Wednesday, Jun. 07, 2006

Going Crazy over Calcium

By Anastasia Toufexis

Just try to avoid calcium these days. The miracle mineral of the moment, it is being added to everything from baking flour to bread, from orange juice to Tab. Meanwhile, such familiar products as milk and yogurt, as well as Tums and Total cereal, are being touted for their high calcium content. And calcium supplements are flooding the market, with sales of liquids and pills surging from $18 million in 1980 to $240 million last year. Those who gag on the tablets, which are huge gullet pluggers, can even try getting their mineral boost in a novel way -- EZ-CAL Soft Calcium Whip, an aerosol can filled with calcium foam that was introduced in test markets last week. In short, just about anything consumable has been laced with the stuff.

The main propellant for the craze has been the presumption that calcium can ! help prevent osteoporosis, the degenerative bone disease that afflicts an estimated one-quarter of elderly men and half of elderly women in the U.S. Three years ago scientists at a National Institutes of Health conference on osteoporosis advised Americans to increase their daily intake of calcium to 1,000 mg (compared with the Government RDA of 800 mg); the recommended level for postmenopausal women was an even higher 1,500 mg. Calcium fever soon swept the country.

Last week researchers, concerned by the commercial hype, met once again at NIH headquarters in Bethesda, Md. While reiterating their earlier counsel on daily intake, they sought to "bring calcium down a peg or two," in the words of one, and to caution against unbridled enthusiasm. "Calcium is not a panacea for osteoporosis," declares Washington University's Dr. William Peck, who was a leader at both gatherings. "The ads promise more than calcium is going to deliver."

In fact, both the disease and calcium's role in bone development are still poorly understood. During normal youthful maturation the body readily absorbs calcium, which helps to build bigger and denser bones. After about age 35, however, the process begins to reverse. The body becomes less able to take in calcium, and the blood, which needs the mineral for other organs, begins to leach it out of bones, leaving them weaker. Women suffer in particular because their bones are smaller and less dense than men's. More important, for reasons that are not yet known, menopause speeds up bone loss. Osteoporosis is the excessive form of this natural process.

An extreme consequence is a bent frame and the so-called dowager's hump.
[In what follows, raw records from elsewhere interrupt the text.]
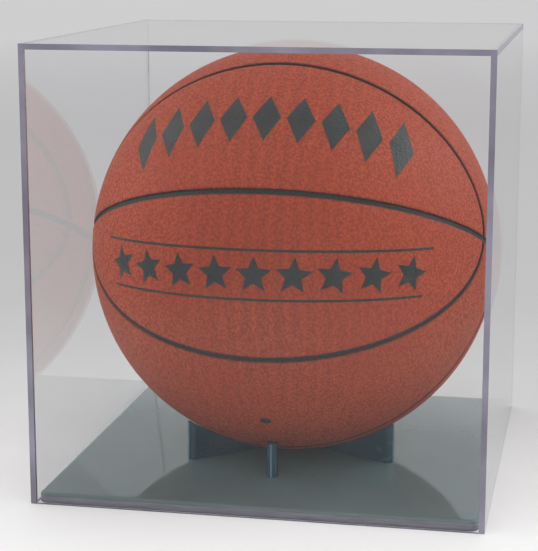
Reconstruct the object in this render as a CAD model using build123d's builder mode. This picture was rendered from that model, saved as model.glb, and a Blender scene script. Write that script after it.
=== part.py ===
from build123d import *
import os
from math import cos, degrees, radians, sin, tan

# Ball display case: a black base plate with a ring of low supports, a clear five-sided cover
# that lifts off, and the size 7 basketball that it holds.
# The origin is the centre of the footprint on the table. +Z is up and the front faces -Y.

# ---- driving dimensions, millimetres and degrees ----
ball_diameter = 243.0
ball_tilt = 24.7  # how far the front of the ball leans back
ball_rest_gap = 0.4  # running gap between the ball and the supports that carry it
ball_base_gap = 0.8  # ball to base plate, which the supports keep it clear of
side_room = 2.3  # ball to cover wall, left and right
depth_room = 2.3  # ball to cover wall, front and back
head_room = 4.0  # ball to cover top

sheet_thickness = 3.2  # clear acrylic sheet of the cover
base_thickness = 6.0  # black acrylic sheet of the base
base_edge_gap = 0.4  # base edge to cover wall, all round
base_corner_radius = 5.0
base_edge_radius = 2.0

support_thickness = 6.0
support_tip_radius = 72.5  # outer end of every support, from the centre
fin_length = 48.5  # long supports, along the radius
fin_height = 23.0  # at the nose, above the base
post_length = 9.0  # front and back supports, along the radius
post_height = 20.0
tab_depth = 3.2
tab_thickness = 3.2
tab_setback = 2.5  # end of a tab to the end of its support
tab_gap = 0.1  # tab to slot wall and to slot floor

panel_thickness = 1.2
carcass_thickness = 0.8
winding_thickness = 0.5
bladder_thickness = 0.6
seam_width = 3.0
oval_long_angle = 73.1  # from the middle of an oval to its far ends
oval_short_angle = 44.9  # from the middle of an oval to its sides
valve_angle = 68.3  # from the middle of the front oval, downwards
valve_diameter = 6.0
valve_recess = 0.3
valve_tail = 4.0  # how far the valve reaches in past the bladder
needle_hole_diameter = 1.6

# ---- sizes that follow ----
inner_width = ball_diameter + 2 * side_room
inner_depth = ball_diameter + 2 * depth_room
case_width = inner_width + 2 * sheet_thickness
case_depth = inner_depth + 2 * sheet_thickness
ball_radius = ball_diameter / 2
ball_height = base_thickness + ball_base_gap + ball_radius
wall_height = ball_height + ball_radius + head_room
base_width = inner_width - 2 * base_edge_gap
base_depth = inner_depth - 2 * base_edge_gap
carcass_radius = ball_radius - panel_thickness
winding_radius = carcass_radius - carcass_thickness
bladder_radius = winding_radius - winding_thickness
hollow_radius = bladder_radius - bladder_thickness

# Ball frame: +X along the ovals, -Y out of the middle of the front oval, +Z up the ball.
ball_frame = Plane(
    origin=(0, 0, ball_height),
    x_dir=(1, 0, 0),
    z_dir=(0, sin(radians(ball_tilt)), cos(radians(ball_tilt))),
)
valve_direction = ball_frame.y_dir * -cos(radians(valve_angle)) + ball_frame.z_dir * -sin(
    radians(valve_angle)
)
valve_frame = Plane(origin=(0, 0, ball_height), z_dir=valve_direction)

# name, direction from the centre in degrees, length along the radius, height of the nose
supports = [
    ("stand_fin_front_left", -139.5, fin_length, fin_height),
    ("stand_post_front", -90.0, post_length, post_height),
    ("stand_fin_front_right", -25.0, fin_length, fin_height),
    ("stand_fin_back_right", 40.5, fin_length, fin_height),
    ("stand_post_back", 90.0, post_length, post_height),
    ("stand_fin_back_left", 155.0, fin_length, fin_height),
]

os.makedirs("parts", exist_ok=True)


def save(piece, name):
    piece.part.label = name
    export_step(piece.part, f"parts/{name}.step")


def support_plane(angle):
    # on top of the base, with +X pointing outwards along the support
    direction = (cos(radians(angle)), sin(radians(angle)), 0)
    return Plane(origin=(0, 0, base_thickness), x_dir=direction, z_dir=(0, 0, 1))


# ---- base: a plate with a blind slot for the tab of each support ----
with BuildPart() as base_plate:
    with BuildSketch():
        RectangleRounded(base_width, base_depth, base_corner_radius)
    extrude(amount=base_thickness)
    fillet(base_plate.faces().sort_by(Axis.Z)[-1].edges(), base_edge_radius)
    for name, angle, length, height in supports:
        with BuildSketch(support_plane(angle)):
            with Locations((support_tip_radius - length / 2, 0)):
                Rectangle(
                    length - 2 * tab_setback + 2 * tab_gap,
                    tab_thickness + 2 * tab_gap,
                )
        extrude(amount=-(tab_depth + tab_gap), mode=Mode.SUBTRACT)
save(base_plate, "base_plate")


# ---- supports: upright fins and posts with round noses, hollowed on top to the ball ----
def make_support(name, angle, length, height):
    with BuildPart() as support:
        with BuildSketch(support_plane(angle)):
            with Locations((support_tip_radius - length / 2, 0)):
                SlotOverall(length, support_thickness)
        extrude(amount=height)
        with Locations((0, 0, ball_height)):
            Sphere(ball_radius + ball_rest_gap, mode=Mode.SUBTRACT)
        with BuildSketch(support_plane(angle)):
            with Locations((support_tip_radius - length / 2, 0)):
                Rectangle(length - 2 * tab_setback, tab_thickness)
        extrude(amount=-tab_depth)
    save(support, name)


for name, angle, length, height in supports:
    make_support(name, angle, length, height)


# ---- cover: four walls that stand on the table and a top bonded onto their upper edges ----
with BuildPart() as cover_top_panel:
    with BuildSketch(Plane.XY.offset(wall_height)):
        Rectangle(case_width, case_depth)
    extrude(amount=sheet_thickness)
save(cover_top_panel, "cover_top_panel")

for side, name in ((-1, "cover_left_panel"), (1, "cover_right_panel")):
    with BuildPart() as wall:
        with BuildSketch():
            with Locations((side * (inner_width + sheet_thickness) / 2, 0)):
                Rectangle(sheet_thickness, case_depth)
        extrude(amount=wall_height)
    save(wall, name)

for side, name in ((-1, "cover_front_panel"), (1, "cover_back_panel")):
    with BuildPart() as wall:
        with BuildSketch():
            with Locations((0, side * (inner_depth + sheet_thickness) / 2)):
                Rectangle(inner_width, sheet_thickness)
        extrude(amount=wall_height)
    save(wall, name)


# ---- ball: bladder, winding and carcass are shells one inside the other ----
def make_shell(name, outer_radius, inner_radius):
    with BuildPart() as shell:
        with Locations((0, 0, ball_height)):
            Sphere(outer_radius)
            Sphere(inner_radius, mode=Mode.SUBTRACT)
        with BuildSketch(valve_frame):
            Circle(valve_diameter / 2)
        extrude(amount=ball_radius, mode=Mode.SUBTRACT)
    save(shell, name)


make_shell("ball_carcass", carcass_radius, winding_radius)
make_shell("ball_winding", winding_radius, bladder_radius)
make_shell("ball_bladder", bladder_radius, hollow_radius)

# rubber plug with the needle hole down its axis
with BuildPart() as ball_valve:
    with BuildSketch(valve_frame.offset(hollow_radius - valve_tail)):
        Circle(valve_diameter / 2)
        Circle(needle_hole_diameter / 2, mode=Mode.SUBTRACT)
    extrude(amount=ball_radius - valve_recess - hollow_radius + valve_tail)
save(ball_valve, "ball_valve")


# Two great circles and two ovals part the skin into eight panels: each half of the ball, front
# and back, has an oval of two panels with a band of two panels round it.
half_seam_angle = degrees(seam_width / 2 / ball_radius)


def make_panel(name, front, upper, inside_oval):
    # front is 1 for the front half and -1 for the back, upper is 1 above the middle, -1 below
    with BuildPart(ball_frame) as panel:
        Sphere(ball_radius)
        Sphere(carcass_radius, mode=Mode.SUBTRACT)
        with Locations((0, -front * seam_width / 2, upper * seam_width / 2)):
            Box(
                ball_diameter,
                ball_radius,
                ball_radius,
                align=(
                    Align.CENTER,
                    Align.MAX if front > 0 else Align.MIN,
                    Align.MIN if upper > 0 else Align.MAX,
                ),
                mode=Mode.INTERSECT,
            )
        # elliptical cone from the middle of the ball out through one edge of the oval seam
        off_seam = -half_seam_angle if inside_oval else half_seam_angle
        long_slope = tan(radians(oval_long_angle + off_seam))
        short_slope = tan(radians(oval_short_angle + off_seam))
        outwards = ball_frame.y_dir * -front
        for reach in (ball_radius / 8, ball_radius):
            middle = ball_frame.origin + outwards * reach
            with BuildSketch(Plane(origin=middle, x_dir=(1, 0, 0), z_dir=outwards)):
                Ellipse(long_slope * reach, short_slope * reach)
        loft(ruled=True, mode=Mode.INTERSECT if inside_oval else Mode.SUBTRACT)
        if front > 0 and upper < 0 and not inside_oval:
            with BuildSketch(valve_frame):
                Circle(valve_diameter / 2)
            extrude(amount=ball_diameter, mode=Mode.SUBTRACT)
    save(panel, name)


for front, front_word in ((1, "front"), (-1, "back")):
    for upper, upper_word in ((1, "upper"), (-1, "lower")):
        make_panel(f"ball_oval_{front_word}_{upper_word}", front, upper, True)
        make_panel(f"ball_band_{front_word}_{upper_word}", front, upper, False)
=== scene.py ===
import math

import bmesh
import bpy
from mathutils import Matrix, Vector


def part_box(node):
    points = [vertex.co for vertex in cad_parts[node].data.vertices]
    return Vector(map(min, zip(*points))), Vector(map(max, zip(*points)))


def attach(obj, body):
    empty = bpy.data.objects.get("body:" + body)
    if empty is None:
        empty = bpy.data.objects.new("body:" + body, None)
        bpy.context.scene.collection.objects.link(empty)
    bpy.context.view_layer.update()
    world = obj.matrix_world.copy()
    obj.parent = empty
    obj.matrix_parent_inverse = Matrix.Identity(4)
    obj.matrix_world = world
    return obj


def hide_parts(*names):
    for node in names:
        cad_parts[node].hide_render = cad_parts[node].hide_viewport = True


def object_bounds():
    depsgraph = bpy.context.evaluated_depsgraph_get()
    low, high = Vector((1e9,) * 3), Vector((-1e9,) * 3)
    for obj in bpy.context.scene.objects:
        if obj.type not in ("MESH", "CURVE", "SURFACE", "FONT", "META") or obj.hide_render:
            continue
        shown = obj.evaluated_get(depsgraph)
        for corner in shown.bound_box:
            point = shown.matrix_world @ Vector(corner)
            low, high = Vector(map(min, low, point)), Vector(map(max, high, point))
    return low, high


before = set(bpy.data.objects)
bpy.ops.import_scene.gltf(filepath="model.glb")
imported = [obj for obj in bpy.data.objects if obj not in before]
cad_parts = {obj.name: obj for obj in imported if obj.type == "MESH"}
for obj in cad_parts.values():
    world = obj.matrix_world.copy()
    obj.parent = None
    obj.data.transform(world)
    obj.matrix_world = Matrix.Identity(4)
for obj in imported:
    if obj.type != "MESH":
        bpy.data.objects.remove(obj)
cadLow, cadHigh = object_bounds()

mm = 0.001
scene = bpy.context.scene
scene.view_settings.view_transform = "Standard"
print("stage: frame loaded,", len(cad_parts), "nodes")


# small helpers

def hexColour(code):
    channels = [int(code[i:i + 2], 16) / 255 for i in (1, 3, 5)]
    linear = [c / 12.92 if c <= 0.04045 else ((c + 0.055) / 1.055) ** 2.4 for c in channels]
    return (*linear, 1.0)


def addNode(tree, kind, settings=None, **inputs):
    # settings are the node's own properties, or the stops of a colour ramp; an input is a socket
    # to link or a value to set
    node = tree.nodes.new(kind)
    for name, value in (settings or {}).items():
        if name == "stops":
            for i, (position, code) in enumerate(value):
                ends = node.color_ramp.elements
                stop = ends[i] if i < 2 else ends.new(position)
                stop.position = position
                stop.color = hexColour(code)
        else:
            setattr(node, name, value)
    for name, value in inputs.items():
        key = int(name[1:]) if name[0] == "i" and name[1:].isdigit() else name.replace("_", " ")
        if isinstance(value, bpy.types.NodeSocket):
            tree.links.new(value, node.inputs[key])
        else:
            node.inputs[key].default_value = value
    return node


def newMaterial(name):
    material = bpy.data.materials.new(name)
    material.use_nodes = True
    tree = material.node_tree
    tree.nodes.clear()
    shader = addNode(tree, "ShaderNodeBsdfPrincipled")
    addNode(tree, "ShaderNodeOutputMaterial", Surface=shader.outputs[0])
    return material, tree, shader


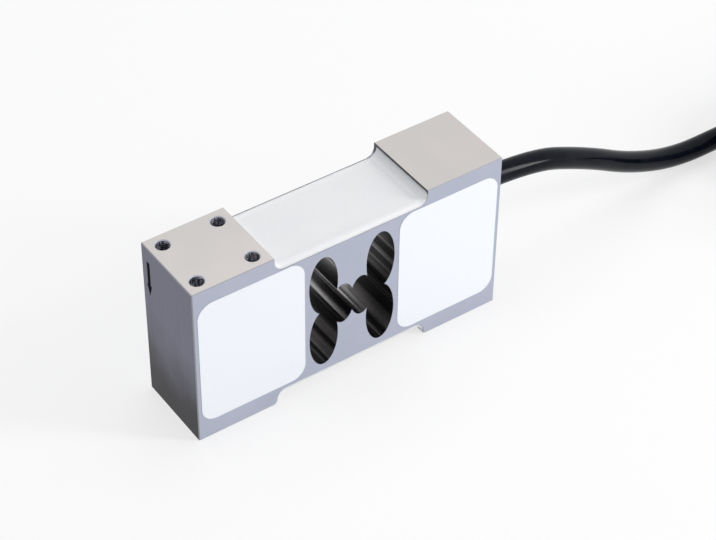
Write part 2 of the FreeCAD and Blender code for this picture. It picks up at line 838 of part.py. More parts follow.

In Cincinnati, retired Registered Nurse Daisy Randle Smith, 76, has a hump now, and despite wearing a brace, she has had spinal fractures in nine of the past ten years; one fracture was caused by a slight sneeze. "I'm in pain most of the time," she says, "and I've lost 5 1/2 inches since 1977." The loss of height is irreversible, as is the brittleness. Fractures like Smith's are common -- 1.2 million occur in the U.S. each year. Almost half are to spinal vertebrae, and one-fifth involve the hip. The effects can be devastating. Nearly one-fifth of those with hip fractures die within six months.

Calcium supplements, unfortunately, cannot prevent osteoporosis after menopause. At the Bethesda meeting, researchers reported on eight studies that found extra calcium had little or no effect in slowing bone loss, even / when the dosage was as high as 3,000 mg per day. The most effective defense against osteoporosis in these women, all agreed, is estrogen replacement. Such therapy has been linked in the past to an increase in endometrial cancer, but doctors now believe the risk can be minimized by tandem use of progesterone- like hormones.

What about calcium supplements before menopause? Scientists say the best hedge against osteoporosis is strong, dense bones formed during younger years. But a U.S. Public Health survey found that women from 18 to 44 get a daily average of calcium that ranges from 679 mg for the youngest group to 603 mg for the oldest. Some physicians contend that Americans can get necessary amounts by consuming more calcium-rich foods, especially milk and dairy products. Others, questioning whether women will change their diets sufficiently, see a need for pills and fortified foods. That raises the question of what scientists call bioavailability: How much of the mineral is in a form that the body can use? A cup of milk supplies 270 mg, while a 500-mg tablet of calcium carbonate provides just 200 mg. "The pharmaceutical industry is selling products on the basis of calcium content alone," says Dr. Robert Heaney of Omaha's Creighton University. "Sometimes that is sheer fraud."

Moreover, researchers point out, although calcium does help build bone and retain it, the mineral is simply one factor in lifelong skeletal health. Some studies have found bone loss is slower in those who engage in such weight-bearing physical activities as running and walking. In one survey, women ages 35 to 65 who took a 50-minute aerobics class three times a week lost only 2.5% of the density in their forearm bones, compared with 9.5% for women who did not exercise. "Osteoporosis is a total life-style problem," emphasizes Heaney. "You can't cure a bad life-style with a pill, and it's a terrible strategic mistake to encourage people to think you can. If I'm sitting all day, don't walk to work, don't carry loads or work in the garden on the weekend, I'm going to lose bone. You can give me all the calcium in the world, and it's not going to stop it."